The Gantt updates immediately. Past-due items render in red. Same-day milestones stay same-day after the ripple. Items that already have actual dates recorded do not move, because the system locks planned dates against actuals. The PM never has to manually re-cascade dates. The schedule still matches reality at the end of the edit.
How to Evaluate Schedule Capability
Most operators evaluating schedule tooling default to feature-checklist comparisons. The more useful evaluation runs against the structural questions that determine whether the tool will actually be used. When evaluating schedule capability for multisite retail operations, look for these specifics:
- Dependency graph as the unit of editing — predecessors and successors are first-class, not a side feature
- Ripple-aware saves — changing a date shifts every dependent successor in the same transaction, with a single history row recording what moved
- Server-side computation of variance, percent complete, and behind-schedule status, so every surface reads identical numbers
- Audit trail with reason capture for material milestone shifts (configurable by tenant)
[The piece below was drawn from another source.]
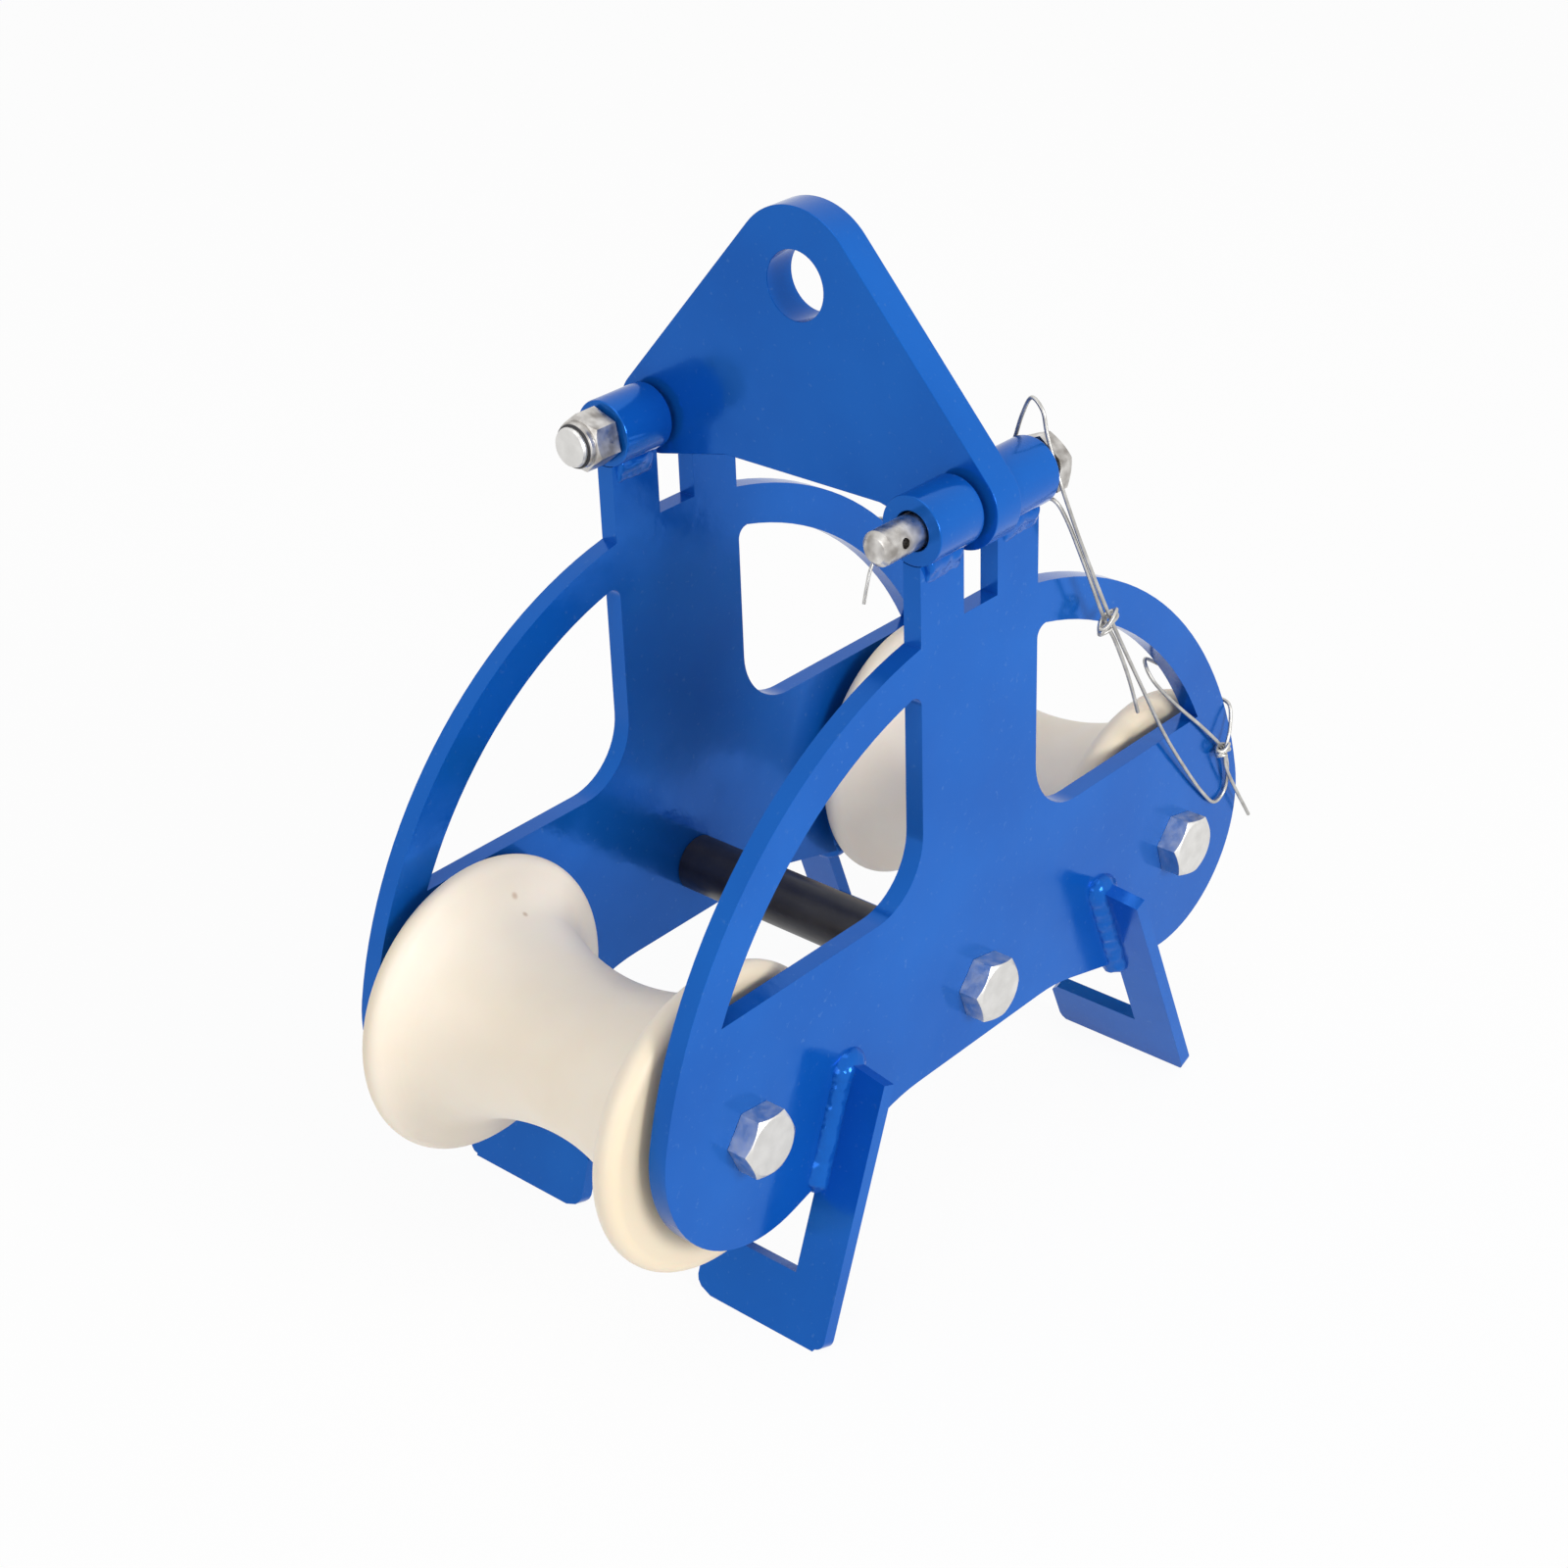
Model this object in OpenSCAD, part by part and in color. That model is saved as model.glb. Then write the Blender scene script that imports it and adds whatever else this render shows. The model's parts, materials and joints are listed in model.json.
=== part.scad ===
/* [Side plates] */
// Clear distance between the two side plates
plate_gap = 144; // [142:1:170]
// Thickness of a side plate
plate_t = 8; // [6:0.5:10]
// Distance between the two roller axles
axle_pitch = 270; // [260:1:300]
// Height of the roller axles above the ground
axle_h = 100; // [90:1:120]
// Radius of the rounded plate ends
end_r = 53; // [46:1:56]
// How far the centre of a rounded end lies inside its axle
end_in = 7; // [0:1:12]
// How far the centre of a rounded end lies above its axle
end_up = 5; // [0:1:10]
// How far the centre of the arch lies below the axles
arch_drop = 23; // [15:1:35]
// Width of the arch band
band_w = 17; // [12:1:24]
// Height of the window sills above the axles
sill_up = 53.5; // [45:0.5:60]
// Width of the middle strap
strap_w = 70; // [60:1:80]
// Radius of the window corner beside the strap
window_r = 27; // [10:1:30]
// Radius of the window corner under the arch
window_top_r = 5; // [2:0.5:8]
// How far the middle of the lower edge lies below the axles
belly_drop = 29; // [22:1:32]
// Slope of the lower edge towards the rounded ends
belly_slope = 15; // [12:1:20]
// Radius that blends the lower edge into its slopes
belly_r = 80; // [40:5:100]
// Width of the slot at the top of the strap
slot_w = 20; // [18:0.5:26]
// Depth of the slot below the sleeve axis
slot_deep = 40.5; // [30:0.5:60]
/* [Head plate] */
// Height of the sleeve axes above the axles
sleeve_up = 202.5; // [195:0.5:230]
// Outer diameter of a sleeve
sleeve_d = 27; // [25:0.5:32]
// Length of a sleeve
sleeve_len = 25; // [20:1:30]
// Gap between the two sleeves on a side plate
sleeve_gap = 20; // [18:0.5:26]
// Thickness of the head plate
head_t = 14; // [10:0.5:16]
// Height of the eye above the sleeve axes
eye_up = 66.8; // [55:0.1:90]
// Radius of the head plate round the eye
eye_out_r = 30; // [24:1:36]
// Diameter of the eye
eye_d = 27; // [20:0.5:32]
// Radius of the ears of the head plate
ear_r = 17; // [14:0.5:20]
// How far the flat lower edge lies below the sleeve axes
head_drop = 8.5; // [0:0.5:10]
// Half width of the flat lower edge
head_flat = 38; // [25:1:50]
/* [Rollers] */
// Length of a roller
roller_len = 134; // [124:1:138]
// Radius at the waist of a roller
waist_r = 32.4; // [30:0.1:36]
// Radius at the rims of a roller
rim_r = 61; // [56:0.5:66]
// Radius of the cable groove along the roller
groove_r = 103; // [95:1:120]
// Radius of the rounded rims
rim_round = 4.5; // [3:0.5:6]
// Slope of the flanks beside the groove
flank_slope = 65; // [55:1:75]
// Radius between the groove and the flanks
flank_r = 20; // [10:1:30]
// Depth of the bearings below the end of a roller
bearing_recess = 1; // [0.5:0.5:3]
// Outer diameter of a bearing
bearing_d = 47; // [42:1:52]
// Bore of a bearing
bearing_bore = 20; // [20:0.5:22]
// Width of a bearing
bearing_w = 14; // [12:1:16]
// Diameter of the bearing balls
ball_d = 7.94; // [6:0.02:8]
// Number of balls in a bearing
ball_n = 8; // [6:1:8]
/* [Feet] */
// Distance from the centre to a foot at its upper end
foot_x = 80; // [70:1:90]
// Height of the upper end of a foot above the axles
foot_up = 4; // [0:1:8]
// Splay of the feet on the near side plate
near_splay = 21.5; // [10:0.5:25]
// Splay of the feet on the far side plate
far_splay = 18.5; // [10:0.5:25]
// Thickness of a foot
foot_t = 6; // [5:0.5:8]
// Width of the leg of a foot
leg_w = 20; // [16:1:24]
// Height of the ground bar of a foot
bar_h = 25; // [18:1:28]
// Distance from the side plate's face to the inner end of the ground bar
bar_in = 45; // [30:1:55]
// Radius of the outer corner of a foot
foot_r = 4.5; // [3:0.5:12]
// Chamfer at the inner end of the ground bar
bar_chamfer = 3.5; // [2:0.5:8]
// Fall of the leg's upper edge towards the outside
leg_fall = 3; // [0:0.5:6]
// Radius of the weld beads beside the legs
foot_bead_r = 5.5; // [3:0.5:7]
/* [Bolts and pin] */
// Diameter of the bolts
bolt_d = 16; // [14:0.5:16]
// Width across flats of bolt heads and nuts
bolt_af = 24; // [22:0.5:26]
// Height of a bolt head
bolt_head_h = 10; // [8:0.5:12]
// Height of the hexagon of a lock nut
nut_hex_h = 11; // [9:0.5:12]
// Height of the round collar of a lock nut
nut_collar_h = 5; // [3:0.5:6]
// How far a bolt end stands out of its nut
bolt_proud = 1; // [0.5:0.5:4]
// Diameter of the washers
washer_d = 30; // [28:1:34]
// Thickness of the washers
washer_t = 3; // [2:0.5:4]
// Gap between the sleeve and the thin lock nut of the hinge bolt
hinge_nut_gap = 8; // [0:0.5:10]
// Height of the hexagon of the thin lock nut
thin_hex_h = 6; // [5:0.5:8]
// Height of the round collar of the thin lock nut
thin_collar_h = 3; // [2:0.5:4]
// How far the tie bolt lies below the roller axles
tie_drop = 3; // [0:0.5:6]
// Outer diameter of the sleeve on the tie bolt
tie_sleeve_d = 24; // [23:0.5:30]
// Diameter of the release pin
pin_d = 13.5; // [12:0.5:15.5]
// How far the release pin stands out of its sleeve
pin_proud = 20.5; // [15:0.5:30]
// Width across flats of the head of the release pin
pin_af = 22; // [20:0.5:24]
// Height of the head of the release pin
pin_head_h = 7.5; // [6:0.5:12]
// Gap under the pin head that holds the lanyard
pin_neck = 3; // [3:0.5:5]
// Distance of the clip hole from the tip of the pin
clip_in = 9.5; // [6:0.5:12]
// Diameter of the clip hole
clip_d = 4; // [3:0.5:5]
/* [Clearances] */
// Clearance round a bolt in its hole
bolt_clear = 0.25; // [0.1:0.05:0.5]
// Clearance round the release pin
pin_clear = 0.75; // [0.3:0.05:0.8]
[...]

- Correctness guards — planned dates lock when actual dates are recorded, future actual dates are rejected, ripple does not touch deliverables with recorded actuals
- Industry-standard Gantt conventions (integrated task table, status-tinted progress fill, milestone diamonds, today band, zoom controls) so PMs do not need scheduler training
- Drag-to-reschedule that persists through the same ripple-aware save path as form edits
- Circular-dependency detection that flags loops and identifies the likely fix
The Bottom Line
The structural test is whether the schedule editor treats the dependency graph as the unit of work or treats individual dates as the unit of work. Anything that defaults to individual dates is going to drift from reality at multisite scale, because retail PMs do not have the time or training to manually re-cascade every change. The tools have to handle the graph, audit the changes, and compute the status. When they do, the schedules executives review are the schedules teams are actually working against.